= Written task =
Which lines hold the string "that"? Copy every one of them.
══ Collected data ══
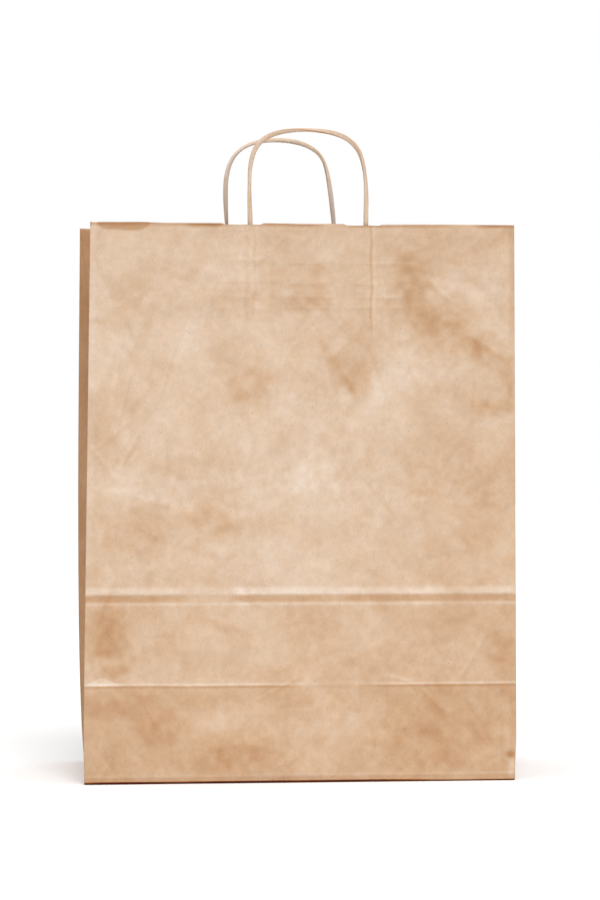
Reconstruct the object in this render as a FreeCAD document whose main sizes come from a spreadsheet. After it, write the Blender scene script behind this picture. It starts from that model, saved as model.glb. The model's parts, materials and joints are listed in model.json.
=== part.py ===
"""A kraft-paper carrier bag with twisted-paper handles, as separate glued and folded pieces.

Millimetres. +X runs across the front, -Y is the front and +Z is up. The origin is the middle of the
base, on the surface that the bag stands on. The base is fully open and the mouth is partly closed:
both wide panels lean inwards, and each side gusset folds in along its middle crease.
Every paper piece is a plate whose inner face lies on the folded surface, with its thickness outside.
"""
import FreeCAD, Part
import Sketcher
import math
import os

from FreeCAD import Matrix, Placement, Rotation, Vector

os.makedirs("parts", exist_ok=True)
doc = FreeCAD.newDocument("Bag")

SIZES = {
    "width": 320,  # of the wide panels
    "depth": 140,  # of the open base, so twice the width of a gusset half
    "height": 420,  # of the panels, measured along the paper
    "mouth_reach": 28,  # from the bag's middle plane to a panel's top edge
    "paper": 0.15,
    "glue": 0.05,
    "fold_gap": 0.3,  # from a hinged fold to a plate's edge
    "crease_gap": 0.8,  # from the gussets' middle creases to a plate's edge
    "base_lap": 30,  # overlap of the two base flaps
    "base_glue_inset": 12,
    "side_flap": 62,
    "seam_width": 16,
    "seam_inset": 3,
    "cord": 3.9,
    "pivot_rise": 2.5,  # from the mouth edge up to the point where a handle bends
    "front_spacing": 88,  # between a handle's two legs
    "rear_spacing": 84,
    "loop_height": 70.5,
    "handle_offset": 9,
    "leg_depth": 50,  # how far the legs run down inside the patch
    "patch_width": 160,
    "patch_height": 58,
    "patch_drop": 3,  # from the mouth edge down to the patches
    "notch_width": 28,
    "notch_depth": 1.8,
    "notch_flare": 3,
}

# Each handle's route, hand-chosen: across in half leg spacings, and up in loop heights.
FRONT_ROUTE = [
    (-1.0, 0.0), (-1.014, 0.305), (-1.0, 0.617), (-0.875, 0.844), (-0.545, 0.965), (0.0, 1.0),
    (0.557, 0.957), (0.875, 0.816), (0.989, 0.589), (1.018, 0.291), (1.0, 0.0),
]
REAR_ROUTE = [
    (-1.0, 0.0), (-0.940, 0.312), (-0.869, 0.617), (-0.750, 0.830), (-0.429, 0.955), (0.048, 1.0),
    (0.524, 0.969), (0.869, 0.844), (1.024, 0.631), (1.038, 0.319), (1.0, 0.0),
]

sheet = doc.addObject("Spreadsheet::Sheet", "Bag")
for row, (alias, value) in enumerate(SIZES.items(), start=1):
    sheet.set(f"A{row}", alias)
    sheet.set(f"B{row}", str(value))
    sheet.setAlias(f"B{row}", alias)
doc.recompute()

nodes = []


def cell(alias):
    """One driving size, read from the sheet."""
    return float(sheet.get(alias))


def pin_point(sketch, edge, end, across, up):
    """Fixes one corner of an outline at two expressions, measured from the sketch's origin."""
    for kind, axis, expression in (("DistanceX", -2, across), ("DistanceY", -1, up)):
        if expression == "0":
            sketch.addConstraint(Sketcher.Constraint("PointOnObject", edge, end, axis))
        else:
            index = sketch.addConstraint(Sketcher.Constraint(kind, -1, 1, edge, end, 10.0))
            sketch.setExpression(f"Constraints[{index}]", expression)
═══
= Result below =
Reconstruct the object in this render as a FreeCAD document whose main sizes come from a spreadsheet. After it, write the Blender scene script behind this picture. It starts from that model, saved as model.glb. The model's parts, materials and joints are listed in model.json.
base, on the surface that the bag stands on. The base is fully open and the mouth is partly closed:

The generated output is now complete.